The spaces, currently unused as a result of the pandemic, are repurposed to function as “classrooms” to provide students the tools necessary to access – as the state Constitution requires – a sound, basic education.
Each participating property will each receive funds to hire a full-time on-site facilitator who will ensure that all students follow social distancing regulations and disinfect the space after each use. The pilot program will launch in December 2020 and will last 16 weeks.
Ten NYSAFAH member properties have been selected to participate in the program across communities in the Bronx, Albany, Kingston, Yonkers, Rochester, and Brooklyn. We look forward to expanding this program in the future based on demand.

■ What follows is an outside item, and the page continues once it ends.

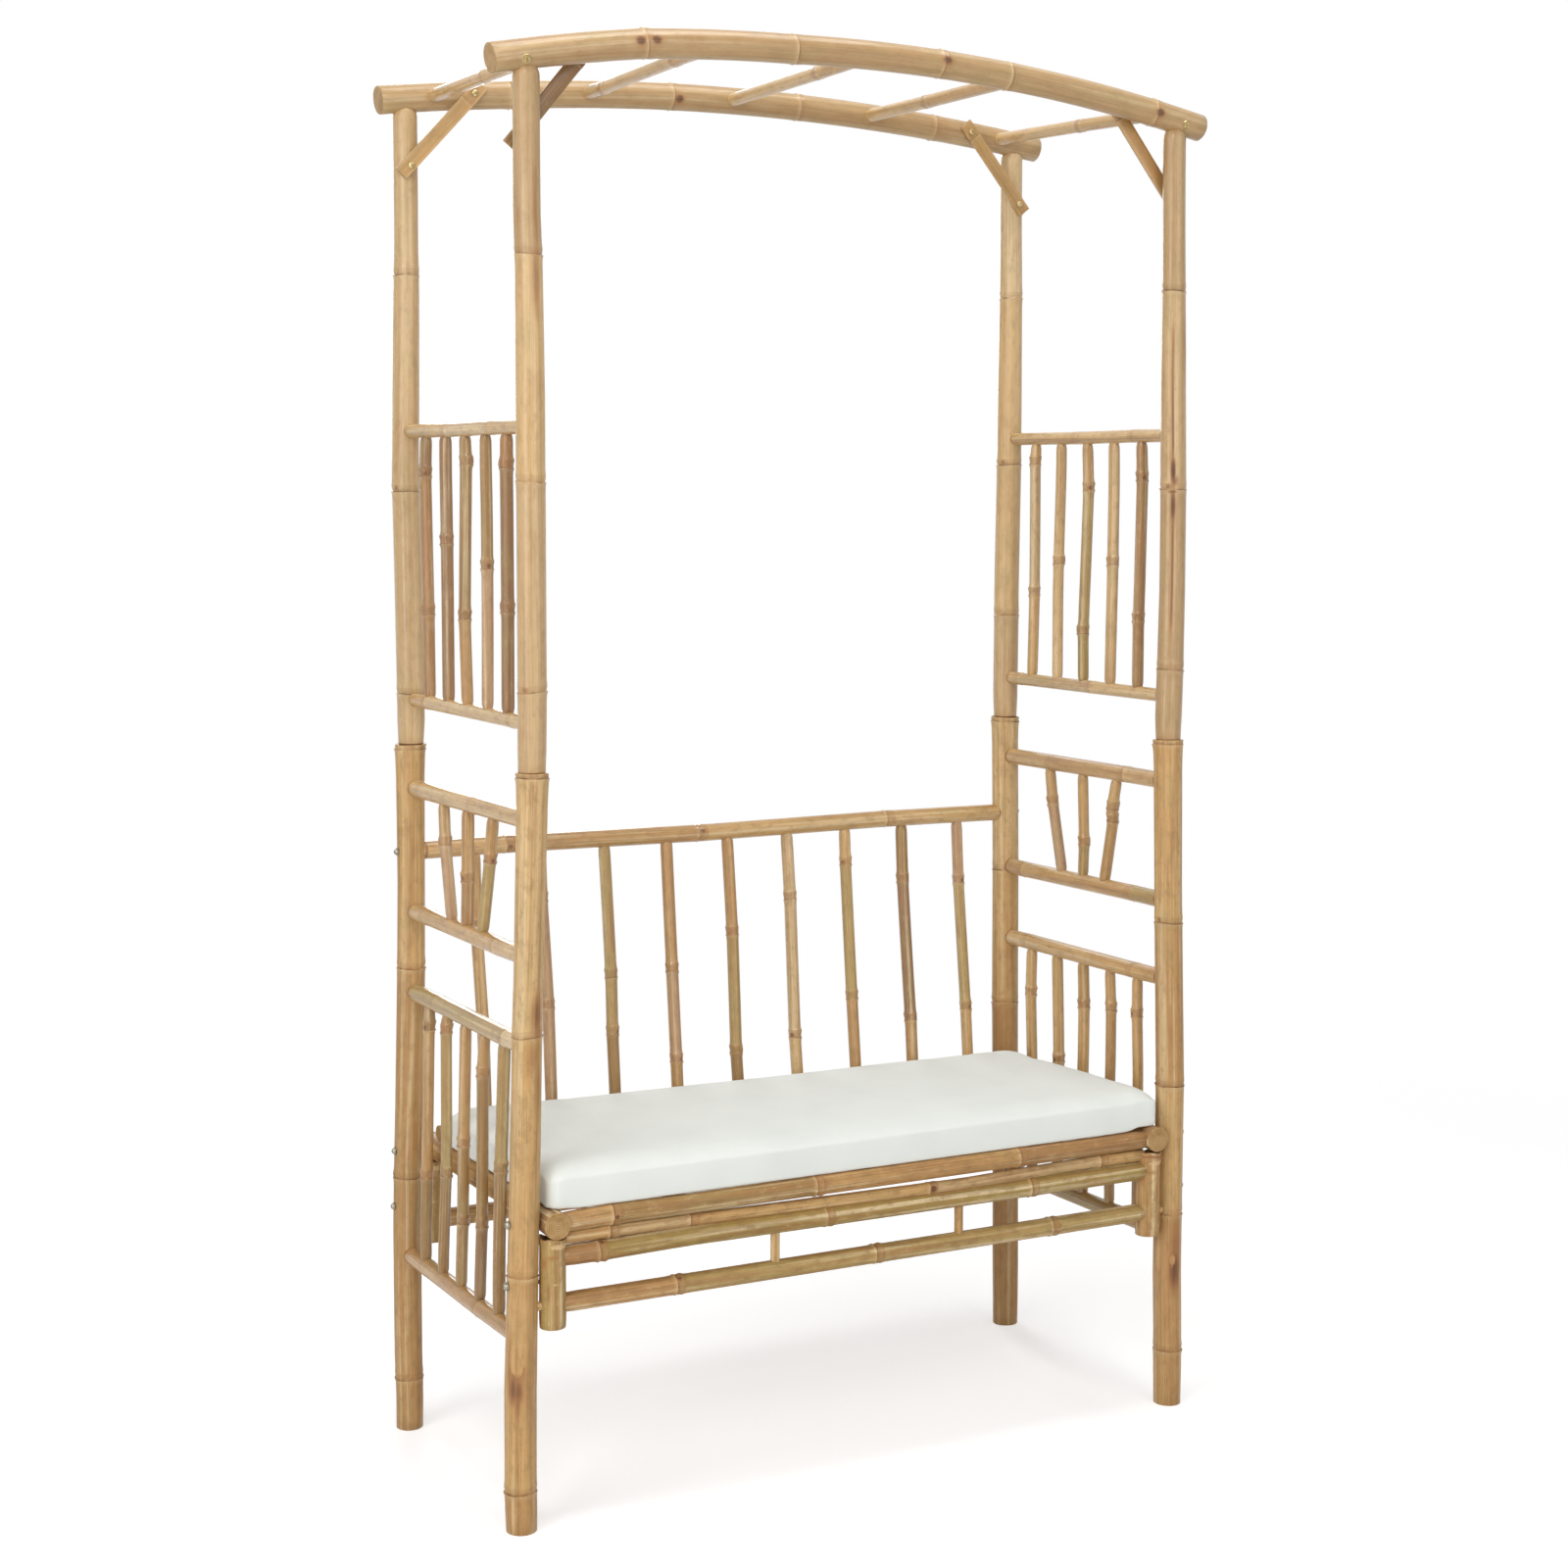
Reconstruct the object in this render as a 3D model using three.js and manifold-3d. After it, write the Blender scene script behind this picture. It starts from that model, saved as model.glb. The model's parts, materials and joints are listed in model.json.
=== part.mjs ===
// Bamboo arbour seat: four two-piece posts carry two arched roof beams, slatted side panels,
// a reclined backrest and a slatted bench with a loose cushion.
// Millimetres. +Z is up, the front faces -Y and +X is the viewer's right.
// The origin is on the ground, in the middle of the four feet.
import * as THREE from "three";
import { mergeVertices } from "three/addons/utils/BufferGeometryUtils.js";
import Module from "manifold-3d";

const wasm = await Module();
wasm.setup();

// Overall sizes: between post centres, and from the ground to the beam ends.
const postSpacingWide = 1040;
const postSpacingDeep = 436;
const beamEndHeight = 1929;
const frontBeamRise = 51;
const backBeamRise = 43;
const beamOverhang = 38;

// Posts: a thick lower culm and a thinner upper culm, joined on a hidden dowel.
const postJointHeight = 1014;
const lowerPostRadius = 21;
const upperPostRadius = 19;
const dowelRadius = 11;
const dowelReach = 42;

// Roof. A post top is coped to the beam and goes into it with a turned tenon.
const beamRadius = 20;
const beamTenonRadius = 9;
const beamTenonDepth = 20;
const beamCopeDepth = 6;
const crossBarRadius = 9.5;
const crossBarTenon = 8;
const crossBarShares = [-0.923, -0.4615, 0, 0.4615, 0.923];
const braceDrop = 95;
const braceReach = 93;
const braceWidth = 20;
const braceThickness = 6;
const braceOverrun = 17;

// Side panels: heights of the rail centres. Rails go into the posts, bars into the rails.
const railTenon = 14;
const lowerRailRadius = 12.5;
const upperRailRadius = 10;
const sideBottomHeight = 262;
const armHeight = 652;
const fanBottomHeight = 770;
const fanTopHeight = 951;
const upperPanelBottomHeight = 1079;
const upperPanelTopHeight = 1466;
const balusterRadius = 8.5;
const balusterTenon = 7;
const balusterShares = [-0.642, -0.321, 0, 0.321, 0.642];
const fanTopShares = [-0.413, 0, 0.413];
const fanBottomShares = [-0.257, 0, 0.257];

// Seat frame: side culms inside the posts, on stub posts, with rails and aprons between them.
const seatRailHeight = 416;
const sideCulmRadius = 17.5;
const sideCulmClearance = 0.5;
const sideCulmOverhang = 25;
const apronOffset = 9;
const seatRailRadius = 12;
const seatRailTenon = 10;
const thinBarHeight = 393;
const thinBarRadius = 7;
const thickRailHeight = 367;
const thickRailRadius = 13.5;
const apronLowHeight = 304;
const apronLowRadius = 13.5;
const spigotRadius = 6;
const spigotDepth = 10;
const stubRadius = 17;
const stubBottomHeight = 269;
const stubCopeDepth = 8;
const spacerRadius = 6.5;
const spacerTenon = 5;
const spacerShares = [-0.288, 0.288];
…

This program could not come at a better time. The digital divide – already considerable across New York City – has been exacerbated by the COVID-19 pandemic, and the problem is particularly acute in low-income communities of color. Recent data published by the New York Urban League found that about 58 percent of Black New Yorkers have access to home broadband, compared to 82 percent of their white counterparts.
It should come as no surprise that a lack of broadband access is directly correlated with housing insecurity. In New York City alone, 40 percent of households across the five boroughs – about 3.4 million people – lack either a home or mobile internet connection, while 18 percent of households have neither.
In other words, the housing crisis and the digital divide go hand-in-hand, and the pandemic has underscored the importance of addressing both of these issues head-on.
All New Yorkers, no matter their background or socioeconomic status, deserve access to high-speed internet service. This access should no longer be considered a privilege but a right.
While the Community Classroom program will not solve this problem alone, it will help thousands of students over the next four months. It is an example of how we all have a role to play in supporting our neighbors.
We look forward to working with our members on this initiative now and in the future, and we hope our actions will inspire others to step forward to assist in supporting and growing this worthy initiative.